An Iraqi taxi driver may have been the source of the discredited claim that Saddam Hussein could unleash weapons of mass destruction within 45 minutes, a Tory MP claimed today.

Adam Holloway, a defence specialist, said MI6 obtained information indirectly from a taxi driver who had overheard two Iraqi military commanders talking about Saddam's weapons.

The 45-minute claim was a key feature of the dossier about Iraq's weapons of mass destruction that was released by Tony Blair in September 2002. Blair published the information to bolster public support for war.

After the war the dossier became hugely controversial when it became clear that some of the information it contained was not true. An inquiry headed by Lord Butler into the use of intelligence in the run-up to the war revealed that MI6 had subsequently accepted that some of its Iraqi sources were unreliable, but his report did not identify who they were.

Holloway, a former Grenadier Guardsman and television journalist who is now a member of the Commons defence committee, made his comments in a report he has written claiming that MI6 always had reservations about some of the information in the dossier but that these reservations were brushed aside when Downing Street was preparing it for publication.

In the report he wrote: "Under pressure from Downing Street to find anything to back up the WMD case, British intelligence was squeezing their agents in Iraq for information. One agent did come up with something: the '45 minutes' or something about missiles allegedly discussed in a high level Iraqi political meeting.

"But the provenance of this information was never questioned in detail until after the Iraq invasion, when it became apparent that something was wrong. In the end it turned out that the information was not credible, it had originated from an émigré taxi driver on the Iraqi-Jordanian border, who had remembered an overheard a conversation in the back of his cab a full two years earlier.

"Indeed, in the intelligence analyst's footnote to the report, it was flagged up that part of the report probably describing some missiles that the Iraqi government allegedly possessed was demonstrably untrue. They verifiably did not exist.

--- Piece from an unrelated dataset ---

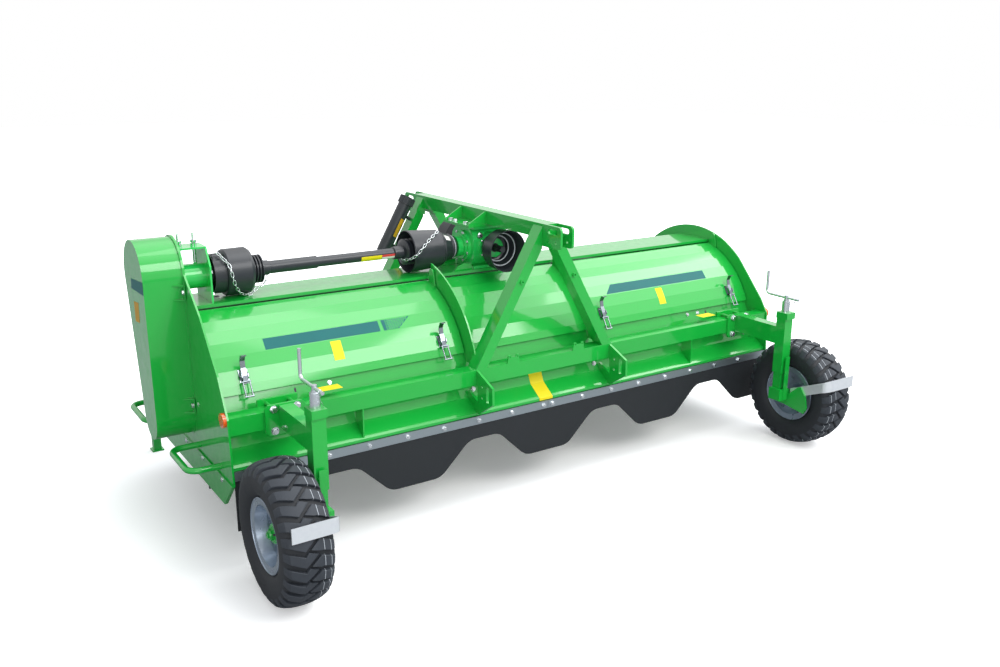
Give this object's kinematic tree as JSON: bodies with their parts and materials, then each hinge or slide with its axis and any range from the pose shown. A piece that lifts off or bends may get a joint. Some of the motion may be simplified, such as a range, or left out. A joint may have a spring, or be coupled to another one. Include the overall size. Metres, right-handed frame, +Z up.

"The footnote said it in black and white ink. Despite this glaring factual inaccuracy, which under normal circumstances would have caused the reliability of the intelligence to be seriously questioned, the report was treated as reliable and went on to become one of the central planks of the dodgy dossier."

The report was published today on the first defence website. Holloway told the Guardian that he had not seen the intelligence report himself but that he had been told about it by two reliable sources. He said that, although he was not clear whether the footnote related to suspect information about 45 minutes or about missiles or both, he was "100% certain" that it existed.

Sir John Chilcot, the chairman of the Iraq inquiry, said at the opening of this afternoon's hearing that the Holloway allegations might be relevant to his investigation but that he would not be asking about them when he took evidence today from Sir John Scarlett, the former chairman of the Joint Intelligence Committee.

The September dossier did not specify what weapons Iraq could deploy within 45 minutes. Intelligence officials subsequently revealed that it was meant to be a reference to battlefield weapons, not long-range missiles.

But, when it was published, some British papers interpreted the dossier as meaning that British troops based in Cyprus would be vulnerable to an Iraqi attack. At the time the government did not do anything to correct this error.